PUT my-index-000001/_doc/1?pipeline=attachment
{
  "data": "e1xydGYxXGFuc2kNCkxvcmVtIGlwc3VtIGRvbG9yIHNpdCBhbWV0DQpccGFyIH0="
}

PUT my-index-000001/_doc/2?pipeline=attachment
{
  "data": "aGV5IHRoaXMgaXMgY29vbA=="
}

GET my-index-000001/_doc/1

GET my-index-000001/_doc/2

I think you didn't get what I wanted to do. What I want to do is search amongst multiple documents. The queries you gave are just adding something to different indexes and retrieving them. Or if I misunderstood, can you please explain.

What you did was to index and then update a document with the document ID set tobookstore. My example showed how to index 2 different documents and then retrieve them separately so you can inspect them and the result of the ingest pipeline. Once you have ingested your documents and they do not overwrite eachother you can look at the indexed documents and start writing queries.

I don't understand everything. Could you clarify a bit?

But my documents are actually base64 encoded strings

Do you mean that you have files on disk which contains a BASE64 text content? Or do you mean something else?

I don't understand what you are trying to do actually.

The documents are obtained from an API as a base64 string and sent to amazon s3. I actually learned how to use fscrawler from your video on youtube. But on searching a lot, there's no functionality for indexing something that's in s3 as of now. So I thought I should index the documents in elastic search before sending it to s3(while it's in base64 format). Basically, I want lots of letters(obtained from an API as base64 string but are always pdf/docs) to be indexed by fscrawler or ingest attachment plugins and search keywords through them.

True. That's something I'd like to have at some point after I do a big refactoring of the project for the version 3.x.

If I understand correctly the use case, you want to store files on S3 while being able to search for them.
As you have very standard files, like pdfs and docs, I'd probably use the ingest attachment plugin.

In my code, I'd:

  • Store the BASE64 content in S3
  • Get the URL of the S3 bucket (URL)
  • Send the BASE64 content to elasticsearch like this:
POST my-index-000001/_doc?pipeline=attachment
{
  "url": "URL",
  "data": "BASE64"
}

The pipeline I'd use for this is:

PUT _ingest/pipeline/attachment
{
  "description" : "Extract attachment information",
  "processors" : [
    {
      "attachment" : {
        "field" : "data"
      }
    }, 
    {
      "remove" : {
        "field" : "data"
      }
    }
  ]
}

HTH

Oh, I've actually tried doing this but didn't understand how to actually search after creating the pipeline. https://www.elastic.co/guide/en/elasticsearch/plugins/current/ingest-attachment-with-arrays.html Is this what I want to use?
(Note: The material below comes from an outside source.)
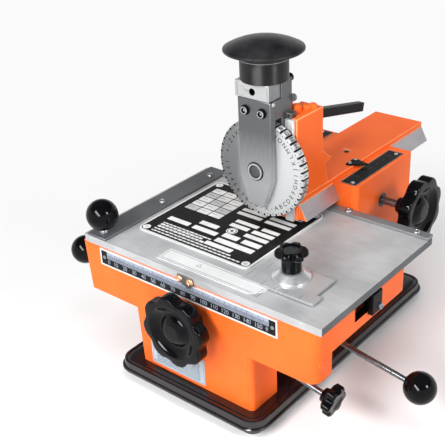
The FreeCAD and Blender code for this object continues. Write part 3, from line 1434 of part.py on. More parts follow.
def make_head():
    ram = new_body("ram")
    pad(ram, "XY", "ram_low", "ram_high",
        rectangle("-ram_half_width", "ram_front", "ram_half_width", "ram_rear"))
    pad(ram, "XY", "ram_low", "bracket_top + ram_flange",
        rectangle("-ram_half_width - ram_flange", "ram_shoulder",
                  "ram_half_width + ram_flange", "ram_rear"))
    pocket(ram, "XY", "ram_low", "ram_low + spring_bore_depth",
           ("0", "spring_y", "spring_radius + spring_bore_clearance"))
    pocket(ram, "XZ", "ram_front", "ram_front + axle_end_depth", ("0", "wheel_level", "axle_radius"))
    for x in CHEEK_SCREW_X:
        pocket(ram, "XZ", "ram_front", "ram_rear - ram_back_skin", (x, CHEEK_SCREW_Z, "cap_screw_shank"))
    hand_over(ram, "ram")

    spring = turned("return_spring", [
        ("spring_radius - spring_wire", "arm_top"), ("spring_radius", "arm_top"),
        ("spring_radius", "ram_low + spring_bore_depth"),
        ("spring_radius - spring_wire", "ram_low + spring_bore_depth")], "0", "spring_y", "0")
    hand_over(spring, "return_spring")

    cheek = new_body("cheek_plate")
    pad(cheek, "XZ", "cheek_front", "cheek_back", [
        ("-cheek_foot_half", "base_top + cheek_bottom"), ("cheek_foot_half", "base_top + cheek_bottom"),
        ("cheek_half_width", "base_top + cheek_shoulder"), ("cheek_half_width", "cheek_high"),
        ("-cheek_half_width", "cheek_high"), ("-cheek_half_width", "base_top + cheek_shoulder")])
    pocket(cheek, "XZ", "cheek_front", "cheek_back", ("0", "wheel_level", "axle_radius"),
           *[(x, CHEEK_SCREW_Z, "cap_screw_shank") for x in CHEEK_SCREW_X])
    hand_over(cheek, "cheek_plate")

    spacer = new_body("spacer_block")
    pad(spacer, "XZ", "cheek_back", "ram_front",
        rectangle("-cheek_half_width", "cheek_high - spacer_height", "cheek_half_width", "cheek_high"))
    pocket(spacer, "XZ", "cheek_back", "ram_front",
           *[(x, CHEEK_SCREW_Z, "cap_screw_shank") for x in CHEEK_SCREW_X])
    hand_over(spacer, "spacer_block")

    top = new_body("top_block")
    pad(top, "XZ", "cheek_front", "ram_front",
        rectangle("-cheek_half_width", "cheek_high", "cheek_half_width", "cheek_high + top_block_height"))
    pocket(top, "XZ", "cheek_front", "cheek_front + top_block_hole_depth",
           ("-top_block_hole_left", "cheek_high + top_block_hole_up", "top_block_hole"))
    hand_over(top, "top_block")

    head_top = "washer_height + cap_screw_height"
    screws = [
        turned(f"cap_screw_{place}", [
            ("0", "-cap_screw_length"), ("cap_screw_shank", "-cap_screw_length"),
            ("cap_screw_shank", "0"), ("washer_radius", "0"), ("washer_radius", "washer_height"),
            ("cap_screw_radius", "washer_height"), ("cap_screw_radius", head_top),
            ("cap_screw_socket", head_top), ("cap_screw_socket", "washer_height"),
            ("0", "washer_height")], x, "cheek_front", CHEEK_SCREW_Z, TO_FRONT)
        for place, x in enumerate(CHEEK_SCREW_X)
    ]
    hand_over(group("cheek_screws", screws), "cheek_screws")

    inner_end = "cheek_front - ram_front - axle_end_depth"
    axle = turned("wheel_axle", [
        ("0", inner_end), ("axle_radius", inner_end),
        ("axle_radius", "0"), ("axle_ring_radius", "0"), ("axle_ring_radius", "axle_ring_height"),
        ("0", "axle_ring_height")], "0", "cheek_front", "wheel_level", TO_FRONT)
    hand_over(axle, "wheel_axle")

    sleeve = turned("button_sleeve", [
        ("button_spigot_radius", "0"), ("sleeve_radius", "0"),
        ("sleeve_radius", "sleeve_height - sleeve_lip_height"),
        ("sleeve_radius + sleeve_lip", "sleeve_height - sleeve_lip_height"),
        ("sleeve_radius + sleeve_lip", "sleeve_height"), ("button_spigot_radius", "sleeve_height")],
        "0", "button_y", "ram_high")
    hand_over(sleeve, "button_sleeve")

    dome_height = "button_height - button_flare - button_rim"
    button = turned("palm_button", [
        ("0", "-button_spigot_depth"), ("button_spigot_radius", "-button_spigot_depth"),
        ("button_spigot_radius", "0"), ("sleeve_radius", "0"),
        ("button_radius", "button_flare"),
        ("button_radius", "button_flare + button_rim", dome_radius("button_radius", dome_height), 1),
        ("0", "button_height")], "0", "button_y", "sleeve_top")
    hand_over(button, "palm_button")

    knob = turned("rear_knob", [
        ("0", "0"), ("rear_knob_radius", "0"),
        ("rear_knob_radius", "rear_knob_length - rear_knob_edge"),
        ("rear_knob_radius - rear_knob_draft", "rear_knob_length"), ("0", "rear_knob_length")],
        "rear_knob_side", "ram_rear", "ram_high - rear_knob_drop", ALONG_Y)
    hand_over(knob, "rear_knob")


def make_type_wheel():
    wheel = new_body("type_wheel")
    turn_profile(wheel, [
        ("axle_radius + running_clearance", "0"), ("type_wheel_radius - type_bevel", "0"),
        ("type_wheel_radius", "type_bevel"), ("type_wheel_radius", "type_wheel_thickness - type_bevel"),
        ("type_wheel_radius - type_bevel", "type_wheel_thickness"),
        ("axle_radius + running_clearance", "type_wheel_thickness")])
    notch = pocket(wheel, "XY", "0", "type_wheel_thickness", [
        ("type_wheel_radius - type_groove_depth", "0"),
        ("type_wheel_radius + cut_overrun", "-type_groove_width / 2"),
        ("type_wheel_radius + cut_overrun", "type_groove_width / 2")])
    repeat_round(wheel, notch, "type_count")
    place_at(wheel, "0", "wheel_back", "wheel_level", TO_FRONT)
    hand_over(wheel, "type_wheel")


def ball_profile(radius, bore):
    """A ball about its own centre, with a blind bore on its lower side."""
    return [
        ("0", "-ball_bore_stop"), (bore, "-ball_bore_stop"),
        (bore, f"-sqrt({radius} ^ 2 - {bore} ^ 2)", radius, 1),
        (radius, "0", radius, 1), ("0", radius)]


def make_levers():
    direction = slope_direction("lever_slope", "x")
    rod = bar("lever_bar", "lever_rod_radius", "lever_reach - ball_bore_stop",
              "lever_x", "lever_y", "lever_z", direction)
    hub = bar("lever_hub", "lever_hub_radius", "lever_hub_width",
              "lever_x", "lever_y - lever_hub_width / 2", "lever_z", ALONG_Y)
    pin = bar("lever_pin", "lever_pin_radius", "lever_pin_length",
              "lever_x", "lever_y - lever_pin_length / 2", "lever_z", ALONG_Y)
    hand_over(joined("lever_rod_whole", [rod, hub, pin]), "lever_rod")
    ball = turned("lever_ball", ball_profile("lever_ball_radius", "lever_rod_radius"),
                  "lever_x + lever_reach * cos(lever_slope)", "lever_y",
                  "lever_z - lever_reach * sin(lever_slope)", direction)
    hand_over(ball, "lever_ball")

    rod = bar("pull_rod", "pull_rod_radius", "pull_rod_length",
              "pull_ball_left + ball_bore_stop", "pull_y", "pull_z", ALONG_X)
    hand_over(rod, "pull_rod")
    ball = turned("pull_ball", ball_profile("pull_ball_radius", "pull_rod_radius"),
                  "pull_ball_left", "pull_y", "pull_z", (-1, 0, 0))
    hand_over(ball, "pull_ball")

    direction = slope_direction("pitch_slope", "x")
    inner = "pitch_rod_inside"
    rod = bar("pitch_rod", "pitch_rod_radius", f"{inner} + pitch_reach",
              f"pedestal_right - {inner} * cos(pitch_slope)", "pitch_y",
              f"pitch_z + {inner} * sin(pitch_slope)", direction)
    hand_over(rod, "pitch_rod")
    knob = make_star("pitch_knob", "pitch_knob_radius", "pitch_knob_height", "pitch_knob_height / 2",
                     "pitch_knob_lobes", "pitch_knob_scallop", "pitch_knob_round", [
                         ("pitch_rod_radius", "-pitch_knob_height"),
                         ("pitch_knob_radius / 2", "-pitch_knob_height"),
                         ("pitch_knob_radius / 2", "-pitch_knob_height / 2"),
                         ("pitch_knob_radius", "-pitch_knob_height / 2"),
                         ("pitch_knob_radius", "pitch_knob_height / 2"), ("0", "pitch_knob_height / 2"),
                         ("0", "0"), ("pitch_rod_radius", "0")])
    place_at(knob, "pedestal_right + pitch_reach * cos(pitch_slope)", "pitch_y",
             "pitch_z - pitch_reach * sin(pitch_slope)", direction)
    hand_over(knob, "pitch_knob")


make_base()
make_body_casting()
make_housing_fittings()
make_table()
make_table_plates()
make_clamp()
make_table_drive()
make_handwheel("feed_handwheel", "front_face - feed_wheel_back - hub_gap", "wheel_hub_radius",
               "0", "feed_wheel_back", "feed_level", TO_FRONT)
make_column()
make_arm()
make_handwheel("arm_handwheel", "arm_wheel_hub", "arm_wheel_hub_radius",
               "arm_wheel_face - wheel_depth", "arm_shaft_back", "arm_gear_level", ALONG_X)
make_bracket()
make_head()
make_type_wheel()
make_levers()
doc.recompute()

for thing in doc.Objects:
    if "Invalid" in thing.State or "Error" in thing.State:
        raise RuntimeError(f"{thing.Label} failed: {thing.State}")
for piece in PARTS:
    if piece.Shape.isNull() or not piece.Shape.isValid():
        raise RuntimeError(f"{piece.Label} has no valid shape")

os.makedirs("parts", exist_ok=True)
for piece in PARTS:
    piece.Shape.exportStep(f"parts/{piece.Label}.step")
print(len(PARTS), "pieces")
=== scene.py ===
import math

import bmesh
import bpy
from mathutils import Matrix, Quaternion, Vector


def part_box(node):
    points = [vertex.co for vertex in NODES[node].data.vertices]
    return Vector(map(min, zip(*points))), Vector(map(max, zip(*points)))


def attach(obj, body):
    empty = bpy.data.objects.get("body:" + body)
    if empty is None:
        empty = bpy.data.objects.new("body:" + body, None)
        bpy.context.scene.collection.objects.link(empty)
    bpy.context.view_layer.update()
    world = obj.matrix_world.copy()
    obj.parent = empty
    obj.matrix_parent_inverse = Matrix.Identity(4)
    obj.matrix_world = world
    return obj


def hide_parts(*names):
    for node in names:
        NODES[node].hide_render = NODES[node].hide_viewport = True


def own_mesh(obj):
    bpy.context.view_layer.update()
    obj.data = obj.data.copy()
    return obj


# A bench machine that embosses letters into metal nameplates, dressed in its real finishes.
# Sizes are in millimetres in the row frame: X to the right, Y to the back, Z up.

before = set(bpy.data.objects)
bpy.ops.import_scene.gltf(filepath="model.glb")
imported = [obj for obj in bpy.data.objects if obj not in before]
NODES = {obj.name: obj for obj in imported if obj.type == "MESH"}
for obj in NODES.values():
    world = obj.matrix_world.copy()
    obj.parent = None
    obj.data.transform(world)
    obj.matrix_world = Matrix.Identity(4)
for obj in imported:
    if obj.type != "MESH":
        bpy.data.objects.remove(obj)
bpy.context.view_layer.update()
MM = 0.001
UP = Vector((0, 0, 1))
FRONT = Vector((0, -1, 0))
BACK = Vector((0, 1, 0))
LEFT = Vector((-1, 0, 0))
RIGHT = Vector((1, 0, 0))


def span(name):
    """The lowest and highest corner of a CAD node, in millimetres."""
    low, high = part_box(name)
    return low / MM, high / MM


def centre(name):
    """The middle of a CAD node, in millimetres."""
    low, high = span(name)
    return (low + high) / 2


# Colours and material nodes


def linear(code):
    """An sRGB hex colour as linear red, green, blue and alpha."""
    parts = [int(code[place:place + 2], 16) / 255 for place in (1, 3, 5)]
    return (*[part / 12.92 if part <= 0.04045 else ((part + 0.055) / 1.055) ** 2.4
              for part in parts], 1.0)


def node(tree, kind, values=None, **settings):
    """Adds a node. settings are its own properties; values give inputs a value or an output."""
    made = tree.nodes.new("ShaderNode" + kind)
    for key, value in settings.items():
        setattr(made, key, value)
    for key, value in (values or {}).items():
        if isinstance(value, bpy.types.NodeSocket):
            tree.links.new(value, made.inputs[key])
        else:
            made.inputs[key].default_value = value
    return made


def emptied(owner):
    """The node tree of a new material or world, without its first nodes."""
    owner.use_nodes = True
    owner.node_tree.nodes.clear()
    return owner.node_tree


def material(name, **inputs):
    """A new material with one surface shader. Its inputs are named with _ for a space."""
    made = bpy.data.materials.new(name)
    tree = emptied(made)
    values = {key.replace("_", " "): value for key, value in inputs.items()}
    shader = node(tree, "BsdfPrincipled", values)
    node(tree, "OutputMaterial", {"Surface": shader.outputs["BSDF"]})
    return made, tree, shader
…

This basically creates everything inside of attachments field and when searching for something it either gives me both attachment or none at all. Thanks for the help. :slight_smile:
Also, my documents are available to the application before sending it to s3. Why get the URL and send to elasticsearch instead of doing the same things separately?

You need to provide an example of an indexed document and a query which does not match.

I thought you would like to give a link to the user to the original document in the search response.
If you don't need that, then remove that url I added.

This topic was automatically closed 28 days after the last reply. New replies are no longer allowed.